▶ _Task instructions_:
Restate, word for word, every line of the data.

▶ _Data excerpt_:

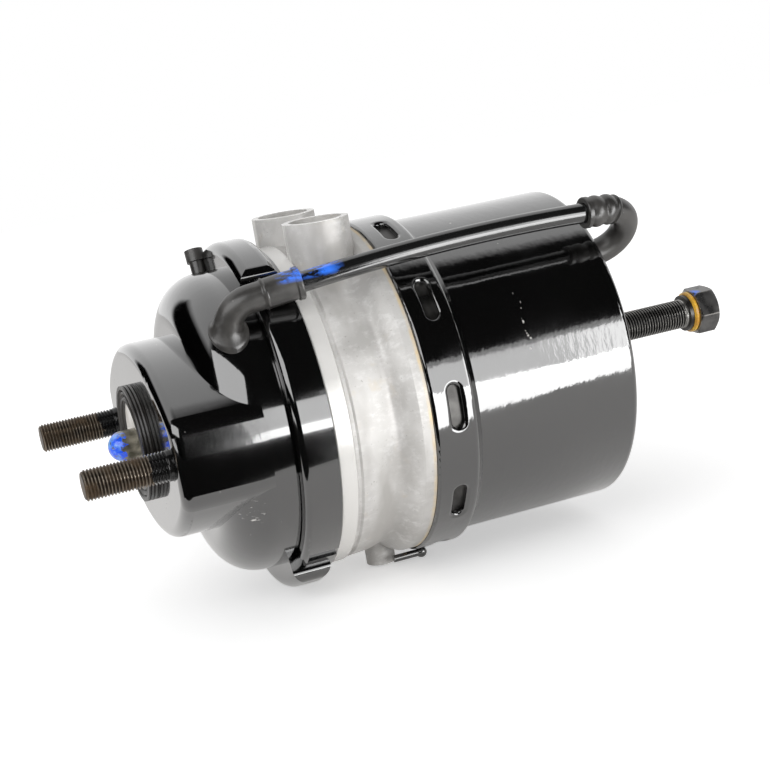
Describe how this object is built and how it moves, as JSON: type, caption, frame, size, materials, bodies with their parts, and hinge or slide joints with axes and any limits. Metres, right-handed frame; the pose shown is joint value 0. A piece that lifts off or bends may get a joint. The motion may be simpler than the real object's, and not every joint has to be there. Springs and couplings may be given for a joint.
{
  "type": "air brake chamber",
  "caption": "Spring brake chamber for a truck disc brake: push rod on the service side, caged power spring and release bolt behind.",
  "frame": {"origin": "centre of the two mounting studs on the mounting face", "axes": "X is the chamber's axis: studs and push rod point to -X, release bolt to +X; air ports face +Z; studs lie on +Y and -Y"},
  "size_m": [0.344, 0.1634, 0.1757],
  "materials": {
    "black_paint": "gloss black paint",
    "cast_aluminium": "satin as-cast",
    "stud_steel": "phosphated thread",
    "rod_steel": "olive plated",
    "bolt_steel": "dark, oiled",
    "spring_steel": "coated spring steel",
    "piston_metal": "die cast",
    "brass": "turned",
    "rubber": "matt",
    "seal_orange": "amber plastic",
    "guide_plastic": "natural",
    "pipe_black": "gloss black",
    "spigot_brass": "zinc plated"
  },
  "bodies": {
    "chamber": {"service_housing": "black_paint", "mounting_studs": "stud_steel", "front_seal_ring": "rubber", "dust_boot": "rubber", "return_spring": "spring_steel", "diaphragm": "rubber", "flange_body": "cast_aluminium", "tube_o_ring": "rubber", "tube_guide_ring": "guide_plastic", "flange_seal": "rubber", "locking_ring": "bolt_steel", "locking_wire": "black_paint", "vent_plug": "bolt_steel", "spring_cylinder": "black_paint", "spring_piston": "piston_metal", "piston_seal": "rubber", "piston_tube": "piston_metal", "tube_nose": "piston_metal", "bolt_retainer": "bolt_steel", "power_spring": "spring_steel", "release_nut": "bolt_steel", "breather_pipe": "pipe_black", "front_elbow": "rubber", "rear_elbow": "rubber", "housing_spigot": "spigot_brass", "cap_spigot": "spigot_brass", "breather_plug": "rubber"},
    "push_rod": {"push_rod": "rod_steel", "push_plate": "rod_steel"},
    "thrust_washer": {"thrust_washer": "brass"},
    "release_bolt": {"release_bolt": "bolt_steel", "head_collar": "bolt_steel", "bolt_seal_ring": "seal_orange"}
  },
  "joints": [
    {"name": "service_stroke", "type": "slide", "parent": "chamber", "child": "push_rod", "axis": [-1, 0, 0], "range_m": [0, 0.057], "deforming": ["return_spring", "diaphragm", "dust_boot"]},
    {"name": "release_travel", "type": "slide", "parent": "chamber", "child": "thrust_washer", "axis": [-1, 0, 0], "range_m": [0, 0.05925]},
    {"name": "release_turn", "type": "hinge", "parent": "thrust_washer", "child": "release_bolt", "pos_m": [0.2, 0, 0], "axis": [-1, 0, 0], "range_deg": [0, 14220]}
  ],
  "couplings": [
    {"joint": "release_turn", "follows": "release_travel", "rad_per_m": 4188.8}
  ]
}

▶ _Answer for the task_:
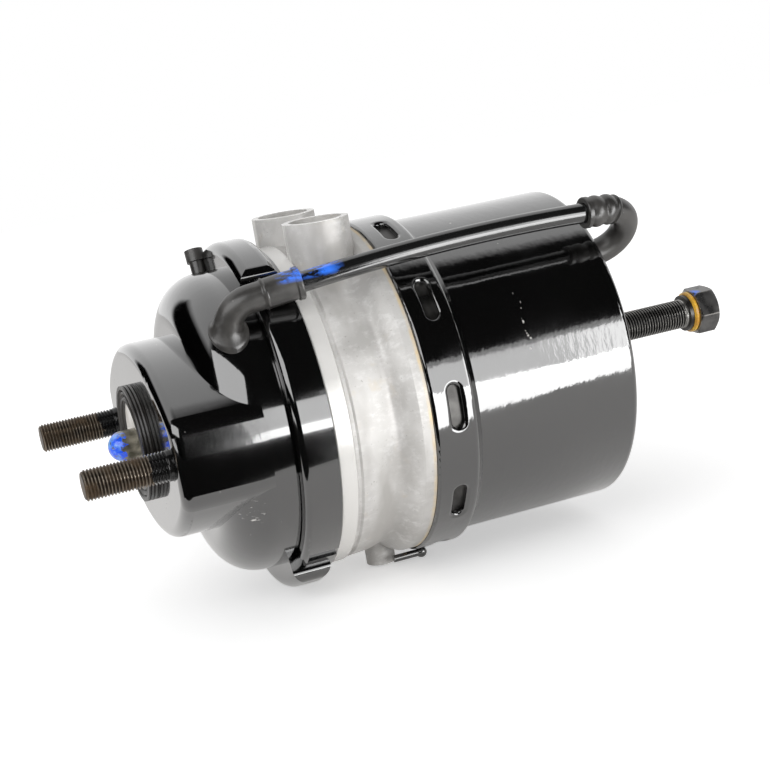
Describe how this object is built and how it moves, as JSON: type, caption, frame, size, materials, bodies with their parts, and hinge or slide joints with axes and any limits. Metres, right-handed frame; the pose shown is joint value 0. A piece that lifts off or bends may get a joint. The motion may be simpler than the real object's, and not every joint has to be there. Springs and couplings may be given for a joint.
{
  "type": "air brake chamber",
  "caption": "Spring brake chamber for a truck disc brake: push rod on the service side, caged power spring and release bolt behind.",
  "frame": {"origin": "centre of the two mounting studs on the mounting face", "axes": "X is the chamber's axis: studs and push rod point to -X, release bolt to +X; air ports face +Z; studs lie on +Y and -Y"},
  "size_m": [0.344, 0.1634, 0.1757],
  "materials": {
    "black_paint": "gloss black paint",
    "cast_aluminium": "satin as-cast",
    "stud_steel": "phosphated thread",
    "rod_steel": "olive plated",
    "bolt_steel": "dark, oiled",
    "spring_steel": "coated spring steel",
    "piston_metal": "die cast",
    "brass": "turned",
    "rubber": "matt",
    "seal_orange": "amber plastic",
    "guide_plastic": "natural",
    "pipe_black": "gloss black",
    "spigot_brass": "zinc plated"
  },
  "bodies": {
    "chamber": {"service_housing": "black_paint", "mounting_studs": "stud_steel", "front_seal_ring": "rubber", "dust_boot": "rubber", "return_spring": "spring_steel", "diaphragm": "rubber", "flange_body": "cast_aluminium", "tube_o_ring": "rubber", "tube_guide_ring": "guide_plastic", "flange_seal": "rubber", "locking_ring": "bolt_steel", "locking_wire": "black_paint", "vent_plug": "bolt_steel", "spring_cylinder": "black_paint", "spring_piston": "piston_metal", "piston_seal": "rubber", "piston_tube": "piston_metal", "tube_nose": "piston_metal", "bolt_retainer": "bolt_steel", "power_spring": "spring_steel", "release_nut": "bolt_steel", "breather_pipe": "pipe_black", "front_elbow": "rubber", "rear_elbow": "rubber", "housing_spigot": "spigot_brass", "cap_spigot": "spigot_brass", "breather_plug": "rubber"},
    "push_rod": {"push_rod": "rod_steel", "push_plate": "rod_steel"},
    "thrust_washer": {"thrust_washer": "brass"},
    "release_bolt": {"release_bolt": "bolt_steel", "head_collar": "bolt_steel", "bolt_seal_ring": "seal_orange"}
  },
  "joints": [
    {"name": "service_stroke", "type": "slide", "parent": "chamber", "child": "push_rod", "axis": [-1, 0, 0], "range_m": [0, 0.057], "deforming": ["return_spring", "diaphragm", "dust_boot"]},
    {"name": "release_travel", "type": "slide", "parent": "chamber", "child": "thrust_washer", "axis": [-1, 0, 0], "range_m": [0, 0.05925]},
    {"name": "release_turn", "type": "hinge", "parent": "thrust_washer", "child": "release_bolt", "pos_m": [0.2, 0, 0], "axis": [-1, 0, 0], "range_deg": [0, 14220]}
  ],
  "couplings": [
    {"joint": "release_turn", "follows": "release_travel", "rad_per_m": 4188.8}
  ]
}